В ранний час летнего утра первый секретарь райкома Эрмат Муминов вошел в свой кабинет и опустился в кресло. Какая-то непривычная слабость разлилась по всему телу. Он глянул на полураскрытые высокие окна кабинета, выходящие в сад, и устало прикрыл глаза.
Сад за окнами был старый, запущенный. Правда, там и сям зеленели свежею листвой тоненькие саженцы персика и вишни. Над ними, словно беря их под защиту, простерли свои ветви раскидистые карагачи, а по краям сада вздымались к небу стройные чинары. Дорожки здесь никто не расчищал, и они заросли травой по колено. Все это придавало саду особую прелесть — в нем даже в летнюю полуденную пору всегда царила прохлада, лучи солнца не проникали сквозь толщу листвы. Хорошо выйти в такой сад после трудного дня. Тонкий аромат сырой прохладной почвы, по-утреннему свежих листьев и травы донесся от окон. И Муминову подумалось: «Подольше бы никто не приходил. Тогда можно и вздремнуть часок…»

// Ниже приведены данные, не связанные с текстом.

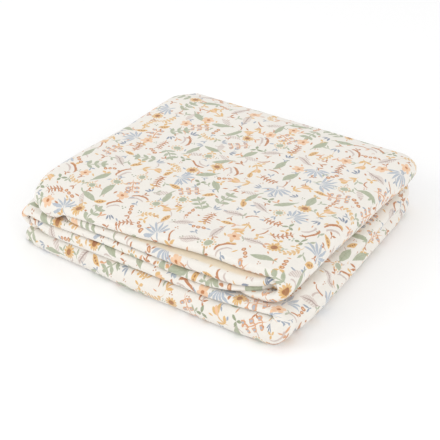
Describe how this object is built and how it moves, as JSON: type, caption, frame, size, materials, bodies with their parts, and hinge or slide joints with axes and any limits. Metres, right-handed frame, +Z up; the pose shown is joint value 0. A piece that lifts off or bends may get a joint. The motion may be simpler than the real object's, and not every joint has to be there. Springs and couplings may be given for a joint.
{
  "type": "folded crib blanket",
  "caption": "Soft fleece crib blanket folded into a flat square bundle, with rounded fold edges and a scattered leaf and flower print.",
  "frame": {"origin": "on the surface it lies on, under the middle of the folded blanket", "axes": "+X along the long side, +Y from the front lips to the back, +Z up"},
  "size_m": [0.3474, 0.3228, 0.0784],
  "materials": {
    "fleece": "soft warm white fleece with a small scattered print"
  },
  "bodies": {
    "root": {"blanket_cloth": "fleece"}
  },
  "joints": []
}
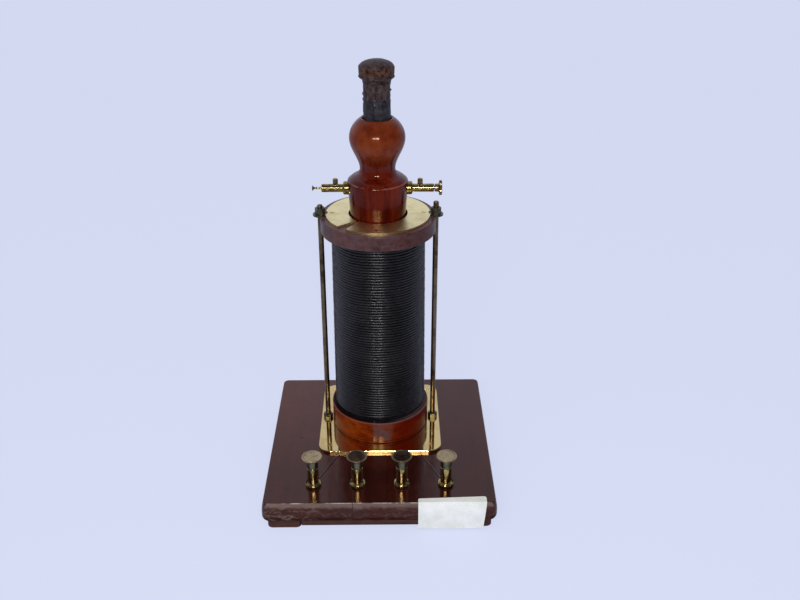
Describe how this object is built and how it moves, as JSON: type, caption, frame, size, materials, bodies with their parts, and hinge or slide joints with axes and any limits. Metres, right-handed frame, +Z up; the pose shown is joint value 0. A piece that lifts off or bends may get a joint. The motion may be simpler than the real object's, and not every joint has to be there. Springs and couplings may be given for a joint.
{
  "type": "induction coil",
  "caption": "Demonstration induction coil: an upright wound coil clamped by tie rods on a square wooden base, with a lift-out inner coil, iron core and binding posts.",
  "frame": {"origin": "middle of the base on the surface that the feet stand on", "axes": "+Z up along the coil, -Y towards the front with the binding posts, +X to the right"},
  "size_m": [0.215, 0.212, 0.3977],
  "materials": {
    "base_mahogany": "dark mahogany under thick, slightly crazed shellac",
    "dark_wood": "stained mahogany, matt on its cut faces",
    "screw_brass": "turned brass, slotted",
    "plate_brass": "polished brass with light stains",
    "flange_red": "orange-red varnished wood, worn on its upper rim",
    "tube_board": "shellacked pasteboard",
    "covered_wire": "black varnished, silk-covered copper wire",
    "flange_mahogany": "purple-brown mahogany under varnish",
    "split_brass": "pale lacquered brass",
    "rod_bronze": "browned brass rod",
    "nut_brass": "dark oxidised brass",
    "lead_wire": "tinned copper wire",
    "post_brass": "lacquered brass, worn bright",
    "sleeve_bronze": "dull grey-green brass",
    "cap_brass": "dull brass with brown stains",
    "head_wood": "turned red-brown mahogany under gloss varnish",
    "terminal_brass": "lacquered brass, bright",
    "knob_brass": "oxidised brass, handled bright on its edges",
    "knob_ebonite": "black ebonite, mottled by wear",
    "iron_wire": "annealed iron wire",
    "black_tape": "black varnished cloth tape"
  },
  "bodies": {
    "stand": {"base_board": "base_mahogany", "base_feet": "dark_wood", "bottom_cover": "dark_wood", "foot_screws": "screw_brass", "cover_screws": "screw_brass", "base_plate_screws": "screw_brass", "split_plate_screws": "screw_brass", "base_plate": "plate_brass", "lower_flange": "flange_red", "outer_tube": "tube_board", "outer_winding_core": "covered_wire", "outer_winding": "covered_wire", "upper_flange": "flange_mahogany", "split_plate": "split_brass", "tie_rod_left": "rod_bronze", "tie_rod_right": "rod_bronze", "rod_washers": "nut_brass", "rod_top_nuts": "nut_brass", "rod_foot_nuts": "nut_brass", "rod_bottom_nuts": "nut_brass", "post_nuts": "nut_brass", "front_leads": "lead_wire", "under_leads": "lead_wire", "post_1_body": "post_brass", "post_2_body": "post_brass", "post_3_body": "post_brass", "post_4_body": "post_brass"},
    "post_1_sleeve": {"post_1_sleeve": "sleeve_bronze"},
    "post_1_head": {"post_1_head": "cap_brass"},
    "post_2_sleeve": {"post_2_sleeve": "sleeve_bronze"},
    "post_2_head": {"post_2_head": "cap_brass"},
    "post_3_sleeve": {"post_3_sleeve": "sleeve_bronze"},
    "post_3_head": {"post_3_head": "cap_brass"},
    "post_4_sleeve": {"post_4_sleeve": "sleeve_bronze"},
    "post_4_head": {"post_4_head": "cap_brass"},
    "inner_coil": {"coil_head": "head_wood", "inner_tube": "tube_board", "inner_winding": "covered_wire", "inner_end_disc": "head_wood", "terminal_left": "terminal_brass", "terminal_right": "terminal_brass", "head_screws": "screw_brass"},
    "core": {"core_knob": "knob_ebonite", "core_wires": "iron_wire", "core_tape": "black_tape"},
    "set_left_stem": {"set_screw_left_stem": "terminal_brass"},
    "set_left_head": {"set_screw_left_head": "knob_brass"},
    "set_right_stem": {"set_screw_right_stem": "terminal_brass"},
    "set_right_head": {"set_screw_right_head": "knob_brass"},
    "end_left_stem": {"end_screw_left_stem": "terminal_brass"},
    "end_left_head": {"end_screw_left_head": "knob_brass"},
    "end_right_stem": {"end_screw_right_stem": "terminal_brass"},
    "end_right_head": {"end_screw_right_knob": "knob_brass"}
  },
  "joints": [
    {"name": "post_1_travel", "type": "slide", "parent": "stand", "child": "post_1_sleeve", "axis": [0, 0, 1], "range_m": [0, 0.005]},
    {"name": "post_1_turn", "type": "hinge", "parent": "post_1_sleeve", "child": "post_1_head", "pos_m": [-0.06135, -0.078, 0.0585], "axis": [0, 0, 1], "range_deg": [0, 1800]},
    {"name": "post_2_travel", "type": "slide", "parent": "stand", "child": "post_2_sleeve", "axis": [0, 0, 1], "range_m": [0, 0.005]},
    {"name": "post_2_turn", "type": "hinge", "parent": "post_2_sleeve", "child": "post_2_head", "pos_m": [-0.02045, -0.078, 0.0585], "axis": [0, 0, 1], "range_deg": [0, 1800]},
    {"name": "post_3_travel", "type": "slide", "parent": "stand", "child": "post_3_sleeve", "axis": [0, 0, 1], "range_m": [0, 0.005]},
    {"name": "post_3_turn", "type": "hinge", "parent": "post_3_sleeve", "child": "post_3_head", "pos_m": [0.02045, -0.078, 0.0585], "axis": [0, 0, 1], "range_deg": [0, 1800]},
    {"name": "post_4_travel", "type": "slide", "parent": "stand", "child": "post_4_sleeve", "axis": [0, 0, 1], "range_m": [0, 0.005]},
    {"name": "post_4_turn", "type": "hinge", "parent": "post_4_sleeve", "child": "post_4_head", "pos_m": [0.06135, -0.078, 0.0585], "axis": [0, 0, 1], "range_deg": [0, 1800]},
    {"name": "inner_coil_lift", "type": "slide", "parent": "stand", "child": "inner_coil", "axis": [0, 0, 1], "range_m": [0, 0.235]},
    {"name": "core_lift", "type": "slide", "parent": "inner_coil", "child": "core", "axis": [0, 0, 1], "range_m": [0, 0.32]},
    {"name": "set_left_travel", "type": "slide", "parent": "inner_coil", "child": "set_left_stem", "axis": [0, 0, 1], "range_m": [-0.00075, 0.003]},
    {"name": "set_left_turn", "type": "hinge", "parent": "set_left_stem", "child": "set_left_head", "pos_m": [-0.0383, 0.0295, 0.2856], "axis": [0, 0, 1], "range_deg": [-360, 1440]},
    {"name": "set_right_travel", "type": "slide", "parent": "inner_coil", "child": "set_right_stem", "axis": [0, 0, 1], "range_m": [-0.00075, 0.003]},
    {"name": "set_right_turn", "type": "hinge", "parent": "set_right_stem", "child": "set_right_head", "pos_m": [0.0383, 0.0295, 0.2856], "axis": [0, 0, 1], "range_deg": [-360, 1440]},
    {"name": "end_left_travel", "type": "slide", "parent": "inner_coil", "child": "end_left_stem", "axis": [-1, 0, 0], "range_m": [-0.0021, 0.0014]},
    {"name": "end_left_turn", "type": "hinge", "parent": "end_left_stem", "child": "end_left_head", "pos_m": [-0.058, 0.0295, 0.2816], "axis": [-1, 0, 0], "range_deg": [-1080, 720]},
    {"name": "end_right_travel", "type": "slide", "parent": "inner_coil", "child": "end_right_stem", "axis": [1, 0, 0], "range_m": [-0.00038, 0.003]},
    {"name": "end_right_turn", "type": "hinge", "parent": "end_right_stem", "child": "end_right_head", "pos_m": [0.054, 0.0295, 0.2816], "axis": [1, 0, 0], "range_deg": [-180, 1440]}
  ],
  "couplings": [
    {"joint": "post_1_turn", "follows": "post_1_travel", "rad_per_m": 6283.2},
    {"joint": "post_2_turn", "follows": "post_2_travel", "rad_per_m": 6283.2},
    {"joint": "post_3_turn", "follows": "post_3_travel", "rad_per_m": 6283.2},
    {"joint": "post_4_turn", "follows": "post_4_travel", "rad_per_m": 6283.2},
    {"joint": "set_left_turn", "follows": "set_left_travel", "rad_per_m": 8377.6},
    {"joint": "set_right_turn", "follows": "set_right_travel", "rad_per_m": 8377.6},
    {"joint": "end_left_turn", "follows": "end_left_travel", "rad_per_m": 8976},
    {"joint": "end_right_turn", "follows": "end_right_travel", "rad_per_m": 8377.6}
  ]
}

Неделю назад он выехал в долину реки. Весна от начала до конца была засушливой. Не нужно было особенной прозорливости, чтобы предвидеть резкое понижение уровня реки в летнюю жару. А раз так — не миновать затруднений с кормами.
Муминов поехал с намерением самому осмотреть тугаи — заросли по берегам реки, где колхозы обычно заготовляют сено. Надо было побеседовать с людьми, проверить готовность к косовице. Он не вернулся бы так скоро, если бы не происшествие в колхозе имени XX съезда партии.

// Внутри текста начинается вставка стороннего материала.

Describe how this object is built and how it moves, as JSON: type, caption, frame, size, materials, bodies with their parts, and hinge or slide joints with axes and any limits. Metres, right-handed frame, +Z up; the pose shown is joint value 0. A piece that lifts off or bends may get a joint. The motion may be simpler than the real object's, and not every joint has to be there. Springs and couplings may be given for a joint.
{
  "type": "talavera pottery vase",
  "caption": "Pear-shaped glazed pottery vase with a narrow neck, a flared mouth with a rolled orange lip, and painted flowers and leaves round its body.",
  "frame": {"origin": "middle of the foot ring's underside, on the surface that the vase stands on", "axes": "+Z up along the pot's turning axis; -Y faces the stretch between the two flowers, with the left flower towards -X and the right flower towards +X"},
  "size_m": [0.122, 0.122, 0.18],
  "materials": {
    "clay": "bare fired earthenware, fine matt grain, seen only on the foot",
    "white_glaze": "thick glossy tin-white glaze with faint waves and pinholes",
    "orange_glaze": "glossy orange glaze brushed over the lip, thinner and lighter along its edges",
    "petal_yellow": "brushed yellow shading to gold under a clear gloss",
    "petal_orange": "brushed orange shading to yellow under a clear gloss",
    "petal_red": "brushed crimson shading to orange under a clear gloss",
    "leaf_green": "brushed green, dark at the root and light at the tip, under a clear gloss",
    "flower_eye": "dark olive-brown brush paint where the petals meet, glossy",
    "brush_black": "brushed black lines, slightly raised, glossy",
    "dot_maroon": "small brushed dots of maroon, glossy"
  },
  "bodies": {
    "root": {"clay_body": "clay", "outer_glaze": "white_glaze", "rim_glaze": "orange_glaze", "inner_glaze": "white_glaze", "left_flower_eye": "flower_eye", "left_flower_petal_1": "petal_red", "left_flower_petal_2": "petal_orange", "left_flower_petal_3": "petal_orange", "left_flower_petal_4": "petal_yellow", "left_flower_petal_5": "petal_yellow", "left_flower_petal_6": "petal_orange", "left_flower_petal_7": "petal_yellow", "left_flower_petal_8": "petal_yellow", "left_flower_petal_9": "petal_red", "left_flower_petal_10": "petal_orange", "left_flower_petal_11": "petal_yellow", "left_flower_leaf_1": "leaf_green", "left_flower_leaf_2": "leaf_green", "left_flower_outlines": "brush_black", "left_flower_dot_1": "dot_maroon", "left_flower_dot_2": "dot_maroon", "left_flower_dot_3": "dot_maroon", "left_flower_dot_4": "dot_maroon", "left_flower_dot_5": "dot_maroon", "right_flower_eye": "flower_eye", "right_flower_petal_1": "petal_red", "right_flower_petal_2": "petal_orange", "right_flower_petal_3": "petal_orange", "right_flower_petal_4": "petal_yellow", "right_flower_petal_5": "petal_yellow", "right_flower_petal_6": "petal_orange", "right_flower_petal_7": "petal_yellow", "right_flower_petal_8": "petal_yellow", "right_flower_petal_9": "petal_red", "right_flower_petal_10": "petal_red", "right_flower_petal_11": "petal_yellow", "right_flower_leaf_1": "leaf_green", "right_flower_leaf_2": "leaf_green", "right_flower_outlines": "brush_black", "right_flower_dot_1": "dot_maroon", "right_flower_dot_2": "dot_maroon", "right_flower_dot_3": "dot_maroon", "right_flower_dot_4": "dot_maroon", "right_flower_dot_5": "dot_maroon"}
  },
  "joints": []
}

Муминов приехал домой на рассвете. Жена спала на веранде. Он попытался на цыпочках проскользнуть в комнату, чтобы вздремнуть на диване. Но едва взялся за ручку двери, жена приподняла голову. Сразу заговорили о происшествии, заставившем Муминова вернуться. Стало уже не до сна. Прибирая постель, жена пересказала несложные новости, пожаловалась: запаздывает письмо от сына, который учится в Ташкенте.
Позавтракали. Жена собралась на работу, в школу. А Муминов пошел в районную больницу. В этот ранний час улицы поселка были пустынными, и в больнице все еще спали, но главный врач, сухощавый приветливый старичок, был на месте.
Разговор с главврачом не принес утешения. Правда, двое пострадавших отделались легкими ушибами, но у третьей, девушки, — скрытый перелом голени, треснула кость, а четвертая, молодая женщина-бригадир по имени Шарофат, которую Муминов хорошо знал и любил, все еще оставалась в «критическом», как выразился врач, состоянии.
О серьезности положения можно было судить хотя бы по тому, что Шарофат с трудом удалось вывести из шокового состояния лишь через три часа после аварии.
Кроме открытого перелома левого бедра и трех ребер, эта женщина получила еще серьезное повреждение плевры. Хорошо, что на месте аварии кто-то догадался наложить жгут, иначе ее не довезли бы до больницы живой.
Минувшей ночью шок у нее неизвестно от чего повторился. Правда, экстренными мерами удалось быстро вывести ее из шока. Но, по-видимому, повреждение плевры не прошло бесследно: обнаружилась застойная пневмония, и теперь началась горячка. Словом, положение очень серьезное.
Разумеется, врачи делают все, что в их силах. Между прочим, здесь постоянно дежурят трое комсомольцев из ее колхоза. Нет отбоя от людей, предлагающих свою кровь для переливания.
Вызвать крупных специалистов? Об этом уже позаботились. Через сорок минут после того, как привезли пострадавших, здесь уже был известный в области ортопед. Его вмешательство, собственно, и спасло Шарофат. Впрочем, неплохо, если бы он приехал еще раз.
С нерадостными мыслями шел Эрмат Муминович к себе в райком. Тишина и безлюдье в коридоре и комнатах просторного здания райкома только обострили чувство тревоги.
Ему вспомнилось, как третьего дня Джамалов, районный прокурор, рассказывал ему по телефону о подробностях только что происшедшей катастрофы, как он, Муминов, не смог от волнения дослушать до конца, велел прокурору отложить все дела и заняться только этим. Потом и этого показалось мало — и вот сам не выдержал, вернулся до срока…
Бесшумно отворилась дверь. Вошла секретарь-машинистка со знакомой папкой бордового цвета.